▶ _Exercise description_: Exactly reproduce the lines that follow.

========================

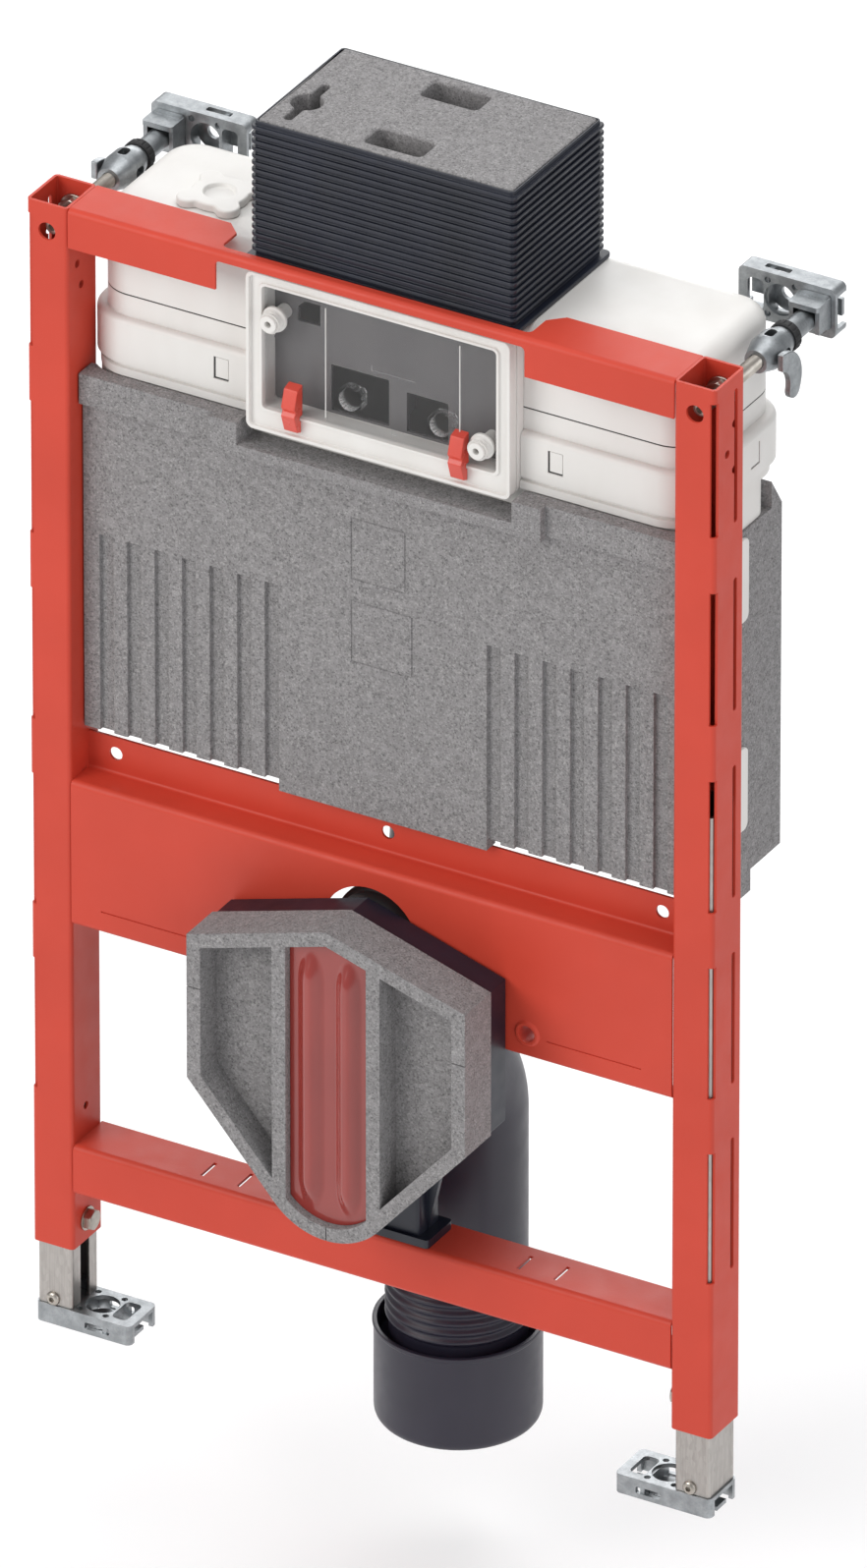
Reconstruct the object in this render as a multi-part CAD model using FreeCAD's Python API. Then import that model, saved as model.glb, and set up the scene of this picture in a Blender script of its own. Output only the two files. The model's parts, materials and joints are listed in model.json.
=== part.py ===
import FreeCAD, Part
import math
import os

# Wall hung toilet frame: a powder coated steel frame on two adjustable feet, with a foam clad
# cistern, its service window and shaft, the flush and drain bends and the two wall fixings.
# Lengths in mm. X runs across the frame, Y towards the wall, Z up. The model is set out from the
# floor line, the wall plane and the middle of the frame, and placed on the left wall fixing.

V = FreeCAD.Vector
X_AXIS = V(1, 0, 0)
Y_AXIS = V(0, 1, 0)
Z_AXIS = V(0, 0, 1)

# Clearances
seat_gap = 0.3
slide_gap = 0.3
foam_gap = 0.5

# Frame
frame_width = 500.0
frame_to_wall = 168.0
post_width = 30.0
post_depth = 37.0
post_height = 764.0
post_wall = 2.0
post_corner = 3.0
sheet = 2.0
bend_radius = 3.0

# Rows of slots in the posts
slot_length = 96.0
slot_pitch = 136.0
slot_count = 5
first_slot_height = 162.0
corner_slot_width = 4.0
rear_slot_width = 4.0
rear_slot_inset = 11.0

# Feet
casting_length = 70.0
casting_width = 35.0
casting_height = 14.0
casting_wall = 3.0
casting_corner = 4.0
fixing_hole_radius = 5.0
tongue_height = 10.0
foot_showing = 46.0
foot_tube_length = 500.0
foot_tube_wall = 2.0
foot_slot_width = 11.0
clamp_bolt_height = 12.0
clamp_bolt_radius = 5.0
clamp_head_size = 17.0
clamp_head_height = 6.5
clamp_nut_size = 16.0

# Cross members
top_bar_drop = 28.0
notch_half_width = 112.0
notch_strip = 8.0
notch_lip = 5.0
lower_bar_height = 36.0
lower_bar_rise = 42.0
slit_spacing = 206.0
slit_pitch = 27.0
plate_rise = 348.0
plate_face_height = 106.0
plate_flange_height = 26.0
plate_flange_setback = 23.0
plate_return = 14.0
plate_hole_radius = 4.7
plate_hole_spacing = 200.0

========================

▶ _Exercise response_:
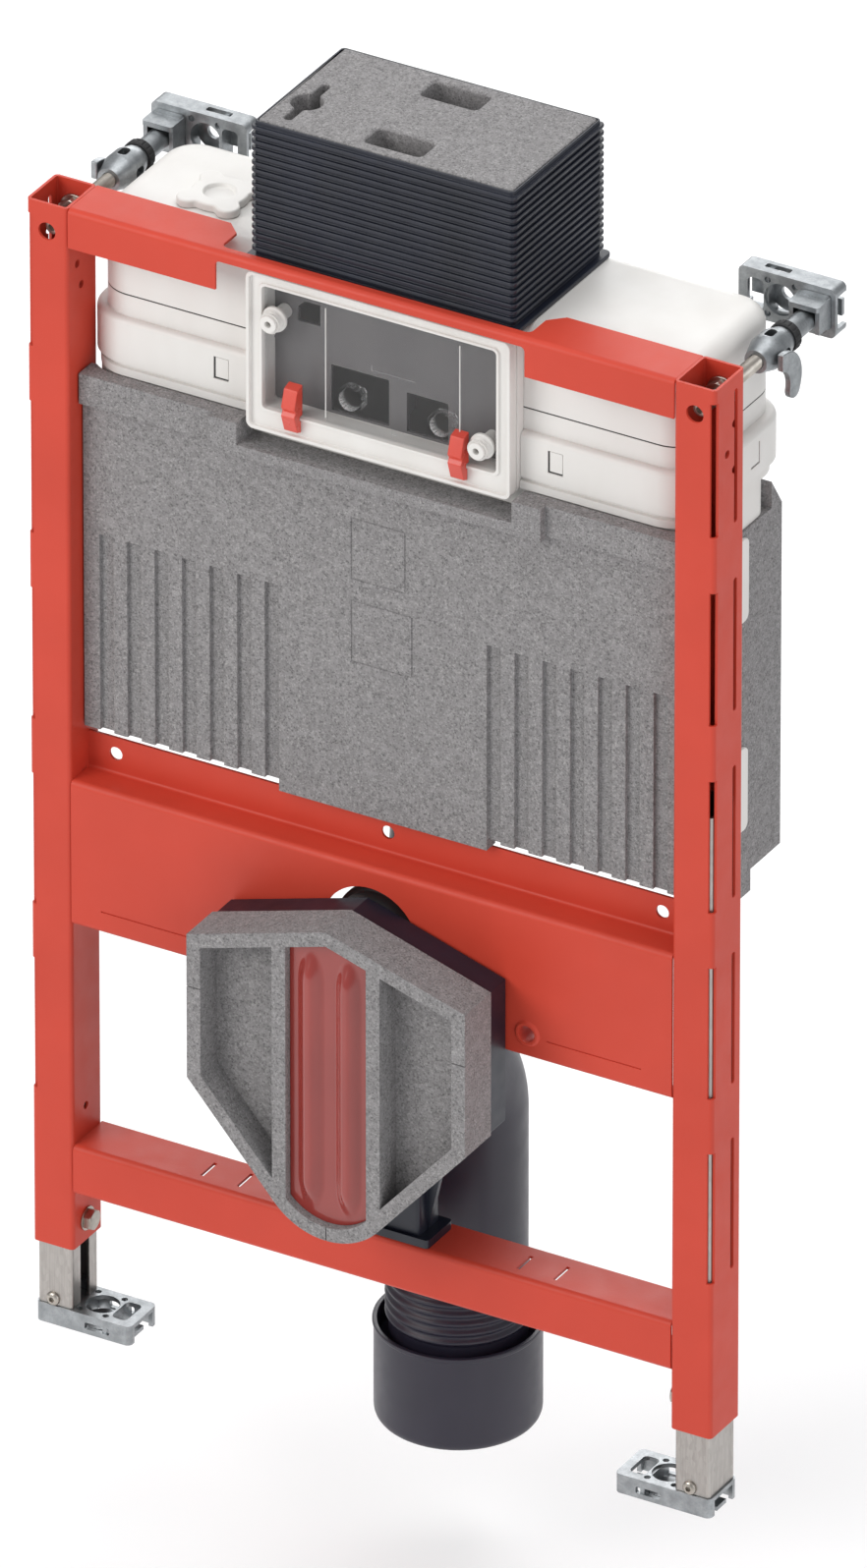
Reconstruct the object in this render as a multi-part CAD model using FreeCAD's Python API. Then import that model, saved as model.glb, and set up the scene of this picture in a Blender script of its own. Output only the two files. The model's parts, materials and joints are listed in model.json.
=== part.py ===
import FreeCAD, Part
import math
import os

# Wall hung toilet frame: a powder coated steel frame on two adjustable feet, with a foam clad
# cistern, its service window and shaft, the flush and drain bends and the two wall fixings.
# Lengths in mm. X runs across the frame, Y towards the wall, Z up. The model is set out from the
# floor line, the wall plane and the middle of the frame, and placed on the left wall fixing.

V = FreeCAD.Vector
X_AXIS = V(1, 0, 0)
Y_AXIS = V(0, 1, 0)
Z_AXIS = V(0, 0, 1)

# Clearances
seat_gap = 0.3
slide_gap = 0.3
foam_gap = 0.5

# Frame
frame_width = 500.0
frame_to_wall = 168.0
post_width = 30.0
post_depth = 37.0
post_height = 764.0
post_wall = 2.0
post_corner = 3.0
sheet = 2.0
bend_radius = 3.0

# Rows of slots in the posts
slot_length = 96.0
slot_pitch = 136.0
slot_count = 5
first_slot_height = 162.0
corner_slot_width = 4.0
rear_slot_width = 4.0
rear_slot_inset = 11.0

# Feet
casting_length = 70.0
casting_width = 35.0
casting_height = 14.0
casting_wall = 3.0
casting_corner = 4.0
fixing_hole_radius = 5.0
tongue_height = 10.0
foot_showing = 46.0
foot_tube_length = 500.0
foot_tube_wall = 2.0
foot_slot_width = 11.0
clamp_bolt_height = 12.0
clamp_bolt_radius = 5.0
clamp_head_size = 17.0
clamp_head_height = 6.5
clamp_nut_size = 16.0

# Cross members
top_bar_drop = 28.0
notch_half_width = 112.0
notch_strip = 8.0
notch_lip = 5.0
lower_bar_height = 36.0
lower_bar_rise = 42.0
slit_spacing = 206.0
slit_pitch = 27.0
plate_rise = 348.0
plate_face_height = 106.0
plate_flange_height = 26.0
plate_flange_setback = 23.0
plate_return = 14.0
plate_hole_radius = 4.7
plate_hole_spacing = 200.0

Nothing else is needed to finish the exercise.